### Data segment:
= = = =

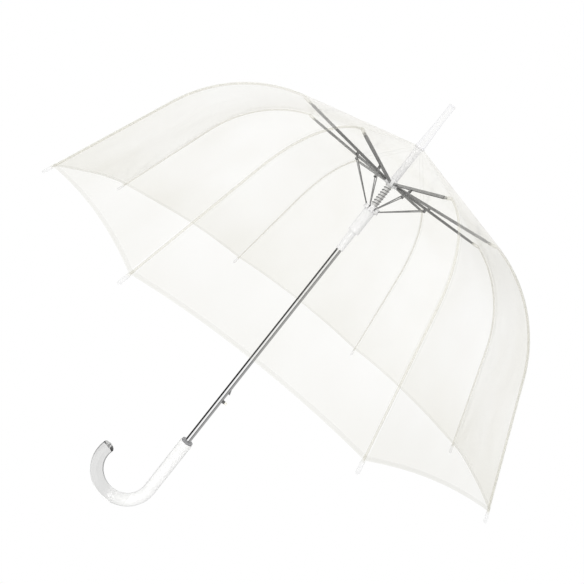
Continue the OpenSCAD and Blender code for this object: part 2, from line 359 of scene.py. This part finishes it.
def rounded(points, radius, steps=4):
    """The outline with each corner cut back to a small arc; neighbours closer than the radius are kept apart."""
    out = []
    count = len(points)
    for k, p in enumerate(points):
        a, b, c = Vector(points[k - 1]), Vector(p), Vector(points[(k + 1) % count])
        cut = min(radius, (a - b).length / 2.1, (c - b).length / 2.1)
        start, end = b + (a - b).normalized() * cut, b + (c - b).normalized() * cut
        for n in range(steps + 1):
            t = n / steps
            out.append(tuple(start * (1 - t) ** 2 + b * 2 * t * (1 - t) + end * t * t))
    return out


def sweep(name, path, radii, mat, sides=48):
    """A solid bar in the XZ plane through path points, with a radius at each."""
    verts, faces = [], []
    for k, p in enumerate(path):
        a, b = path[max(k - 1, 0)], path[min(k + 1, len(path) - 1)]
        along = (b - a).normalized()
        side = Vector((0, 1, 0))
        up = along.cross(side)
        for n in range(sides):
            t = 2 * math.pi * n / sides
            verts.append(p + radii[k] * (math.cos(t) * up + math.sin(t) * side))
    for k in range(len(path) - 1):
        for n in range(sides):
            m = (n + 1) % sides
            faces.append([k * sides + n, (k + 1) * sides + n, (k + 1) * sides + m, k * sides + m])
    first, last = len(verts), len(verts) + 1
    verts += [path[0], path[-1]]
    end = (len(path) - 1) * sides
    for n in range(sides):
        m = (n + 1) % sides
        faces.append([first, n, m])
        faces.append([last, end + m, end + n])
    return new_piece(name, verts, faces, [mat])


# ---------------------------------------------------------------- handle, neck and ferrule

GRIP_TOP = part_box("handle")[1].z
GRIP_LOW = -53 * MM
GRIP_R = 11 * MM
HOOK_R = 50 * MM
HOOK_SWEEP = math.radians(196)
END_ROUND = 2.5 * MM
TOP_ROUND = 1.0 * MM
ROUND_STEPS = [math.radians(a) for a in (90, 67, 45, 22, 0)]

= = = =

### Exercise details:
Output all of the material, please, exactly as it stands.

### Output of the exercise:
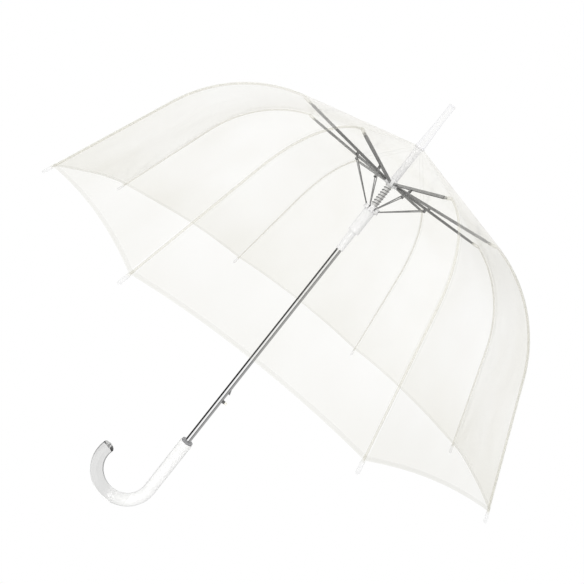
Continue the OpenSCAD and Blender code for this object: part 2, from line 359 of scene.py. This part finishes it.
def rounded(points, radius, steps=4):
    """The outline with each corner cut back to a small arc; neighbours closer than the radius are kept apart."""
    out = []
    count = len(points)
    for k, p in enumerate(points):
        a, b, c = Vector(points[k - 1]), Vector(p), Vector(points[(k + 1) % count])
        cut = min(radius, (a - b).length / 2.1, (c - b).length / 2.1)
        start, end = b + (a - b).normalized() * cut, b + (c - b).normalized() * cut
        for n in range(steps + 1):
            t = n / steps
            out.append(tuple(start * (1 - t) ** 2 + b * 2 * t * (1 - t) + end * t * t))
    return out


def sweep(name, path, radii, mat, sides=48):
    """A solid bar in the XZ plane through path points, with a radius at each."""
    verts, faces = [], []
    for k, p in enumerate(path):
        a, b = path[max(k - 1, 0)], path[min(k + 1, len(path) - 1)]
        along = (b - a).normalized()
        side = Vector((0, 1, 0))
        up = along.cross(side)
        for n in range(sides):
            t = 2 * math.pi * n / sides
            verts.append(p + radii[k] * (math.cos(t) * up + math.sin(t) * side))
    for k in range(len(path) - 1):
        for n in range(sides):
            m = (n + 1) % sides
            faces.append([k * sides + n, (k + 1) * sides + n, (k + 1) * sides + m, k * sides + m])
    first, last = len(verts), len(verts) + 1
    verts += [path[0], path[-1]]
    end = (len(path) - 1) * sides
    for n in range(sides):
        m = (n + 1) % sides
        faces.append([first, n, m])
        faces.append([last, end + m, end + n])
    return new_piece(name, verts, faces, [mat])


# ---------------------------------------------------------------- handle, neck and ferrule

GRIP_TOP = part_box("handle")[1].z
GRIP_LOW = -53 * MM
GRIP_R = 11 * MM
HOOK_R = 50 * MM
HOOK_SWEEP = math.radians(196)
END_ROUND = 2.5 * MM
TOP_ROUND = 1.0 * MM
ROUND_STEPS = [math.radians(a) for a in (90, 67, 45, 22, 0)]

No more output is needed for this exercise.